SBHM: Dr. Pauli Murray

Hello Ladies! (And gentleman … gentlemen? Are there any? >.>) So we all know it’s Black History Month … and I know there are mixed feelings about “all that” – which I don’t care to discuss at this time. (Because how and what?) The point is … I want to “introduce” you to Dr. Pauli Murray.

Pauli MurrayI don’t know much about her, and only recently learned about her … but what I’ve read is incredible and she’s someone who deserves to be better known than she is. Today there’s the Salon article on her: Black, queer, feminist, erased from history: Meet the most important legal scholar you’ve likely never heard of which you can read here. You should also read over her Wikipedia article. Pauli Murray was the only female in her law school class at Howard Law School. She also graduated first in her class. In 1947 she was named Woman of the Year by Mademoiselle. Murray was the first African American to receive a J.S.D. from Yale.

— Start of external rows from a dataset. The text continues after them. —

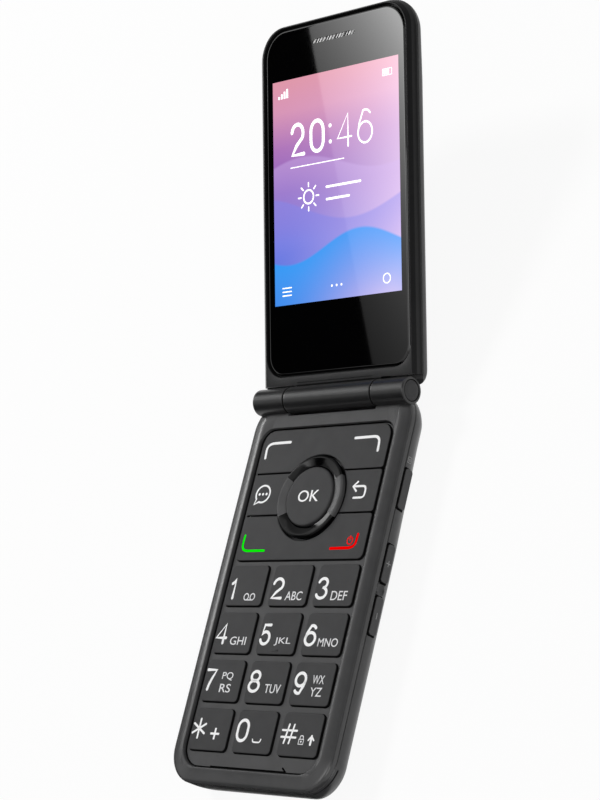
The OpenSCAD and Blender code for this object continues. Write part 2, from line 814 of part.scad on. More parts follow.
module lid_front_housing() {
    color("#2e2e30") on_lid() difference() {
        union() {
            difference() {
                intersection() {
                    lid_form();
                    box(-far, far, lid_start + 2.4, far, lid_split_z, far);
                }
                lid_scallops();
            }
            box(-barrel_half, barrel_half, 0, lid_start + 3, neck_z[0], neck_z[1]);
            along_x(-barrel_half, barrel_half, barrel_r);
        }
        slab(window_back, far)
            outline(-window_half_w - 0.15, window_half_w + 0.15, window_s0 - 0.15,
                    window_s1 + 0.15, 5, 7);
        slab(-far, far) display_outline(display_fit);
        earpiece_slot(-far, far, 0.05);
        along_x(barrel_half - 6, barrel_half + 1, shaft_r + running);
        along_x(-barrel_half - 1, -barrel_half + 6, shaft_r + running);
        along_x(-flex_half - 1, flex_half + 1, flex_r + running);
        neck_steps();
    }
}

outer_window_half = 13.8;
outer_window_s = [lid_l - 59.3, lid_l - 13.3];
outer_window_t = 0.7;
camera_s = outer_window_s[1] - 5.5;
camera_r = 3;
flash_x = 8;
flash_r = 1.3;
outer_display_half = 12.4;
outer_display_s = [outer_window_s[0] + 5, camera_s - 7.5];
lid_screw_spots = [[half_w - 7.8, window_s0 + 4], [half_w - 10.8, lid_l - 9.3]];

module lid_rear_housing() {
    color("#2a2a2c") on_lid() difference() {
        intersection() {
            lid_form();
            box(-far, far, -far, far, -far, lid_split_z - seam);
        }
        lid_cavity(far);
        slab(lid_back - 1, lid_back + outer_window_t + 0.05)
            outline(-outer_window_half - 0.1, outer_window_half + 0.1, outer_window_s[0] - 0.1,
                    outer_window_s[1] + 0.1, 3, 3);
        box(-outer_display_half - 0.1, outer_display_half + 0.1, outer_display_s[0] - 0.1,
            outer_display_s[1] + 0.1, -far, far);
        translate([0, camera_s, -far]) cylinder(r = camera_r + 0.1, h = far);
        translate([flash_x, camera_s, -far]) cylinder(r = flash_r + 0.1, h = far);
        lid_scallops();
        along_x(-barrel_half - 1, barrel_half + 1, barrel_r + seam);
        both_sides() for (p = lid_screw_spots) translate([p[0], p[1], -far])
            cylinder(r = 1.1, h = far);
    }
}

module lid_window() {
    color("#0b0b0c") on_lid() difference() {
        slab(window_back, window_z)
            outline(-window_half_w, window_half_w, window_s0, window_s1, 5, 7);
        earpiece_slot(-far, far, 0);
    }
}

module display_panel() {
    color("#7c6fd0") on_lid() slab(display_back, window_back - 0.02) display_outline(0);
}

// The earpiece grille is a bar with a row of slanted slots
module earpiece_grille() {
    color("#9a9a9e") on_lid() difference() {
        earpiece_slot(window_back, window_z - 0.15, -0.05);
        for (i = [-8:8]) translate([i * 0.82, earpiece_s, 0]) rotate([0, 0, -35])
            box(-0.16, 0.16, -0.8, 0.8, window_z - 0.5, 0);
    }
}

module earpiece() {
    color("#202022") on_lid()
        box(-earpiece_w / 2 + 0.3, earpiece_w / 2 - 0.3, earpiece_s - 2.4, earpiece_s + 3.1,
            lid_board_back + 0.1, lid_split_z - 0.15);
}

module lid_board() {
    color("#1f5a3c") on_lid() slab(lid_board_back, lid_board_z)
        outline(-half_w + 5.3, half_w - 5.3, window_s0 + 2.5, earpiece_s - 2.6, 1.5, 1.5);
}

module outer_display() {
    color("#16181b") on_lid()
        box(-outer_display_half, outer_display_half, outer_display_s[0], outer_display_s[1],
            lid_back + outer_window_t + 0.05, lid_board_back - 0.02);
}

module outer_window() {
    color("#0b0b0c") on_lid() difference() {
        slab(lid_back, lid_back + outer_window_t)
            outline(-outer_window_half, outer_window_half, outer_window_s[0], outer_window_s[1],
                    3, 3);
        translate([0, camera_s, -far]) cylinder(r = camera_r + 0.1, h = far);
        translate([flash_x, camera_s, -far]) cylinder(r = flash_r + 0.1, h = far);
    }
}

module camera_module() {
    color("#3a3a3d") on_lid() translate([0, camera_s, 0]) difference() {
        translate([0, 0, lid_back - 0.1])
            cylinder(r = camera_r, h = lid_board_back - lid_back + 0.08);
        translate([0, 0, lid_back - 1]) cylinder(r = 0.57 * camera_r, h = 1.3);
    }
}

module flash_lamp() {
    color("#e6e2cf") on_lid() translate([flash_x, camera_s, lid_back + 0.05])
        cylinder(r = flash_r, h = lid_board_back - lid_back - 0.07);
}

module lid_screws() {
    color("#8b8d90") on_lid() both_sides() for (p = lid_screw_spots)
        translate([p[0], p[1], lid_back + 0.9]) cylinder(r = 1, h = 1.2);
}

// ---------- the nodes ----------

base_front_housing();
base_rear_housing();
battery_cover();
softkey_plate();
side_plate(-1);  // message_key
side_plate(1);  // back_key
nav_carrier();
nav_ring();
ok_key();
call_plate();
number_key(0, 0);  // key_1
number_key(1, 0);  // key_2
number_key(2, 0);  // key_3
number_key(0, 1);  // key_4
number_key(1, 1);  // key_5
number_key(2, 1);  // key_6
number_key(0, 2);  // key_7
number_key(1, 2);  // key_8
number_key(2, 2);  // key_9
number_key(0, 3);  // key_star
number_key(1, 3);  // key_0
number_key(2, 3);  // key_hash
side_key(camera_key_s);  // camera_key
side_key(volume_up_s);  // volume_up_key
side_key(volume_down_s);  // volume_down_key
dome_sheet();
main_board();
side_switches();
battery();
battery_contacts();
loudspeaker();
speaker_mesh();
vibration_motor();
card_socket();
usb_socket();
headset_jack();
microphone();
base_screws();
hinge_cartridge();
hinge_shaft();
hinge_pin();
hinge_caps();
flex_cable();
lid_front_housing();
lid_rear_housing();
lid_window();
display_panel();
earpiece_grille();
earpiece();
lid_board();
outer_display();
outer_window();
camera_module();
flash_lamp();
lid_screws();
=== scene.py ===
"""Looks of a flip phone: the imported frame's pieces dressed with moulded shells, keys and legends.

Shapes are drawn in millimetres about the hinge axis. On the base, +Y points from the keypad to the
hinge, so places along the keypad have a negative Y. On the lid, +Y runs from the hinge to the top
and +Z out of the display.
"""
import json
import math

import bmesh
import bpy
from mathutils import Matrix, Vector

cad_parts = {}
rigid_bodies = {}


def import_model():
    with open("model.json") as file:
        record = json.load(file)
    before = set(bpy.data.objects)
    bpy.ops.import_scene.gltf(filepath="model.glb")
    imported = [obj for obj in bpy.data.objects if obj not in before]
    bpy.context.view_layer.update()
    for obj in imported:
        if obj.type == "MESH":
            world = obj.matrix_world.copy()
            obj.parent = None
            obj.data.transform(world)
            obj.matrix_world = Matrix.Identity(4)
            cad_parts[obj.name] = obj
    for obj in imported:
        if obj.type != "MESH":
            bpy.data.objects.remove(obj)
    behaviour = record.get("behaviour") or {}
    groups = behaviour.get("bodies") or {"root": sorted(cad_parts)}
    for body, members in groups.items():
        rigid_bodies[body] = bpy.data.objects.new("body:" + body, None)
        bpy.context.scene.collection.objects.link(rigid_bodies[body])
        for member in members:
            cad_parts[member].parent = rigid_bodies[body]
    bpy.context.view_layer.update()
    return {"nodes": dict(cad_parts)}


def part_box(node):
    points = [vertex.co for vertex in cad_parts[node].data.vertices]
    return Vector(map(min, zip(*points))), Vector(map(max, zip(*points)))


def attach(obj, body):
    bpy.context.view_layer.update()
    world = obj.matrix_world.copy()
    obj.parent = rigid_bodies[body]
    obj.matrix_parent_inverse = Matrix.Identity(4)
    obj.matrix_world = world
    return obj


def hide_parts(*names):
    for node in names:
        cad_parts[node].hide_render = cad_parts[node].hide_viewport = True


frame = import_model()

# ---------- places ----------

LID_TILT = math.radians(20)
pin_low, pin_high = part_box("hinge_pin")
AXIS = Matrix.Translation((0, (pin_low.y + pin_high.y) / 2, (pin_low.z + pin_high.z) / 2))
MILLIMETRES = Matrix.Scale(0.001, 4)
BASE = AXIS @ MILLIMETRES
LID = AXIS @ Matrix.Rotation(LID_TILT, 4, "X") @ MILLIMETRES
# Turns a shape drawn in X and Y so that its X runs along the body, its Y up and its Z to the right
SIDEWAYS = Matrix(((0, 0, 1, 0), (1, 0, 0, 0), (0, 1, 0, 0), (0, 0, 0, 1)))
UPRIGHT = Matrix.Rotation(math.radians(-90), 4, "Y")
# Places beyond everything, for the shapes that cut
FAR = 200
DEEP = -20

# The base: its outline, and heights from its rim down to its back
HALF_W = 26.3
BASE_L = 97.0
BASE_END = 1.5
RIM = -0.1
FLOOR = -1.0
FLOOR_BACK = -2.0
SPLIT = -2.3
BASE_BACK = -10.3
COVER_SEAM = -7.2
COVER_NEAR = 36.0
SEAM = 0.1
RECESS_HALF, RECESS_FAR, RECESS_NEAR = 22.25, -93.0, -7.2
RECESS_RADII = (5.5, 4)
# The hinge
BARREL_R = 3.36
BARREL_HALF = 14.55
KNUCKLE_END = 25.2
# The keys: half the size of a number key, the distance from key to key across and along, where
# the first row starts, and the gaps above and left, and right and below
KEY_TOP = -0.45
KEY_HALF_W, KEY_HALF_H = 6.3, 5.1
KEY_PITCH, ROW_PITCH = 14.85, 11.93
FIRST_ROW = 53.3
GAP, WIDE_GAP = 0.12, 0.27
PLATE_HALF = 21.15
PLATES_FAR = -41.75
RING_CLEARANCE = 11.0
NAV_Y = -25.9
NAV_TOP = 0.45
SIDE_FACE = HALF_W + 0.42
SIDE_Z = -3.8
SIDE_KEYS = {"camera_key": (18.7, 28.5), "volume_up_key": (37.4, 46.5),
             "volume_down_key": (50.0, 59.1)}
# The lid: its length, and heights from its frame down to its back
LID_L = 95.3
FRAME = -0.95
WINDOW = -1.35
WINDOW_BACK = -2.35
LID_SPLIT = -2.9
LID_BACK = -7.95
PICTURE_HALF = 21.36
PICTURE = (24.2, 81.16)
EARPIECE_Y = 89.4
CAMERA_Y = 76.5


# ---------- shapes ----------

def level(box, radii, z, grow, least=0.1):
    """An outline for a loft: a box with rounded corners at a height, grown on all sides."""
    x0, x1, y0, y1 = box
    low, high = [max(radius + grow, least) for radius in radii]
    return x0 - grow, x1 + grow, y0 - grow, y1 + grow, low, high, z


def edge_levels(box, radii, bottom, top, edge, least=0.1):
    """The outlines of a block whose upper edge is rounded by steps of growth and depth."""
    return [level(box, radii, bottom, 0, least)] + [
        level(box, radii, top - depth, grow, least) for grow, depth in edge]


def outline(bm, x0, x1, y0, y1, r_low, r_high, z, steps):
    """A level face with rounded corners, of radius r_low at y0 and r_high at y1."""
    corners = [bm.verts.new((x, y, z)) for x, y in ((x0, y0), (x1, y0), (x1, y1), (x0, y1))]
    bm.faces.new(corners)
    for pair, radius in ((corners[:2], r_low), (corners[2:], r_high)):
        made = bmesh.ops.bevel(bm, geom=pair, offset=radius, offset_type="OFFSET",
                               segments=steps, profile=0.5, affect="VERTICES", material=-1)
    return made["verts"][0].link_faces[0]


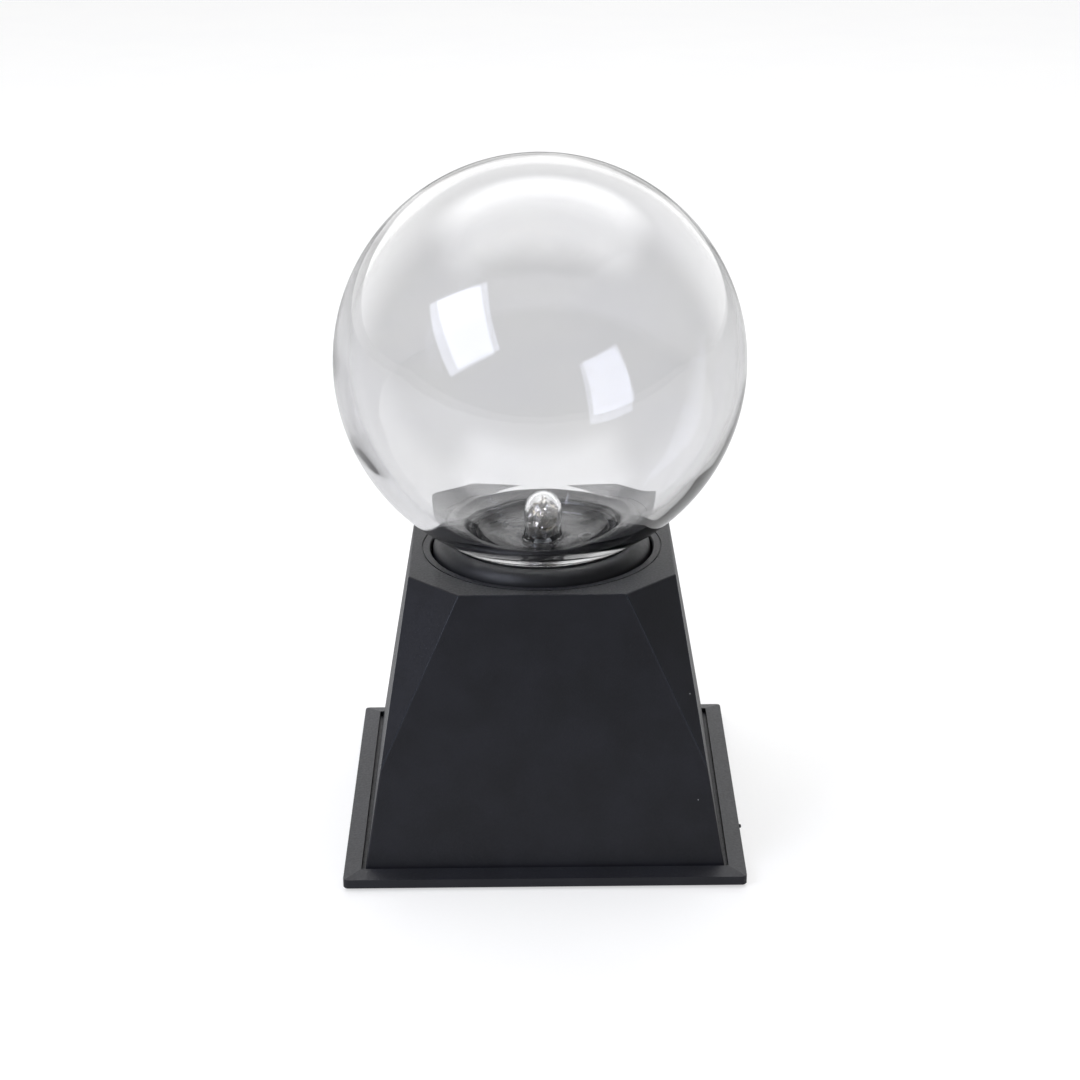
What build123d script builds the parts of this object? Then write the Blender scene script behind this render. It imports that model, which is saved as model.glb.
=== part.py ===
from build123d import *
import os
from math import atan, cos, degrees

# Plasma ball: a sealed glass globe on a faceted pedestal with a square foot.
# Millimetres. +Z is up, the front is -Y, and the origin is on the table under the middle.

os.makedirs("parts", exist_ok=True)

# ---- driving dimensions: foot ----
plate_side = 125.0
plate_corner = 1.6
plate_bottom = 0.8  # the rubber feet hold the plate this far off the table
plate_floor = 3.2  # top of the plate's floor, which the pedestal stands on
rim_outer_top = 3.85
rim_inner_top = 4.85
rim_inner_side = 114.2
locating_rib = 3.0
foot_r = 6.0
foot_pitch = 102.0
foot_recess = 1.0

# ---- driving dimensions: pedestal ----
base_top = 90.0
foot_half = 56.0  # half the pedestal's width where it stands on the plate
top_half = 41.45  # half its width at the top, before the corners are cut
corner_cut = 15.86  # how much of each top edge a corner facet takes
apex_z = 35.5  # height of the point where each corner facet ends
wall = 2.3
top_wall = 2.5
edge_round = 0.6
lean = atan((foot_half - top_half) / (base_top - plate_floor))
post_pitch = 86.0
post_bottom = 5.2
post_top = 24.0
post_r = 4.0

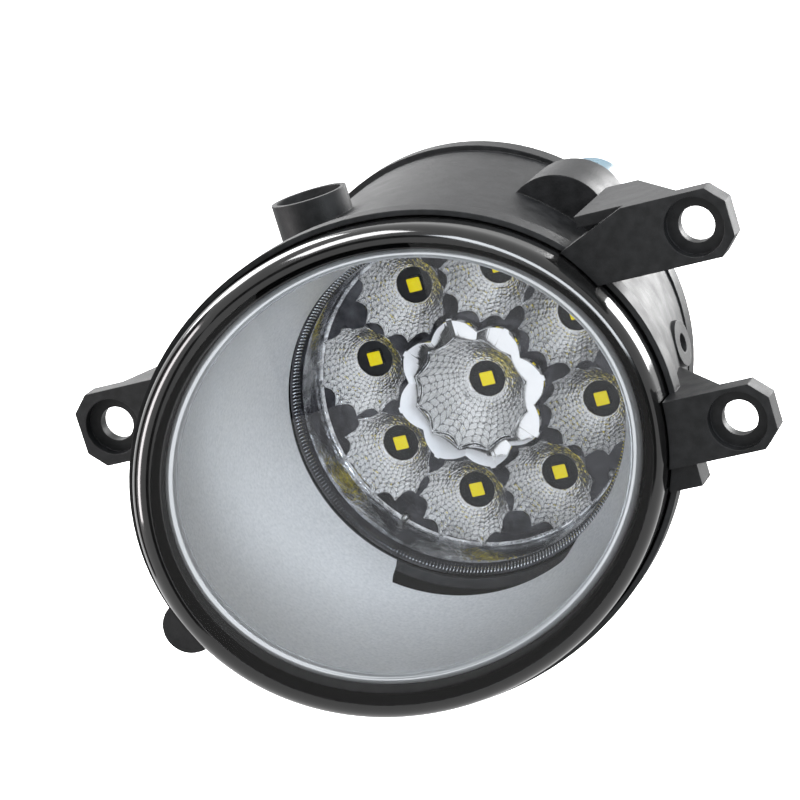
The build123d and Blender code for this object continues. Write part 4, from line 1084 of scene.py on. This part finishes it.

Dr. Murray had numerous publications, among those a memoir Proud Shoes: The Story of an American Family. Her autobiography, Song in a Weary Throat: An American Pilgrimage, was published posthumously in 1987 then re-released as Pauli Murray: The Autobiography of a Black Activist, Feminist, Lawyer, Priest, and Poet in 1989.

Not only was Dr. Murray a co-founder of NOW, the National Organization for Women, she was also the first woman to be awarded a J.D.S degree from Yale. Which … wow.

Here are two of her poems. Absolutely beautiful.

Dark Testament, Verse 8.

Hope is a crushed stalk

Between clenched fingers

Hope is a bird’s wing

Broken by a stone.

Hope is a word in a tuneless ditty —

A word whispered with the wind,

A dream of forty acres and a mule,

A cabin of one’s own and a moment to rest,

A name and place for one’s children

And children’s children at last . . .

Hope is a song in a weary throat.

Give me a song of hope

And a world where I can sing it.

Give me a song of faith

And a people to believe in it.

Give me a song of kindliness

And a country where I can live it.

Give me a song of hope and love

And a brown girl’s heart to hear it.

And from Prophecy.

I sing of a new American

Separate from all others,

Yet enlarged and diminished by all others.

I am the child of kings and serfs, freemen and slaves,

Having neither superiors nor inferiors,

Progeny of all colors, all cultures, all systems, all beliefs.

I have been enslaved, yet my spirit is unbound.

I have been cast aside, but I sparkle in the darkness.

I have been slain but live on in the river of history.

I seek no conquest, no wealth, no power, no revenge:

I seek only discovery

Of the illimitable heights and depths of my own being.

[If there are mistakes I’m sorry. :X]

Pauli Murray was ahead of her times in so many different ways – race, gender, identity … and Duke has a really cool page on her with a series of photographs Pauli did to show the different facets of her person[ality]. The Imp, Dude, Crusader … and later Priest.

This is by no means a comprehensive post … but I just wanted to share what I’ve learned. And this is way more highbrow and fitting with the post of this month than a BuzzFeed video I had been considering. XD

Did you know about Pauli Murray before today? (I didn’t.) Do you have a favorite African American figure that you think deserves more “press”?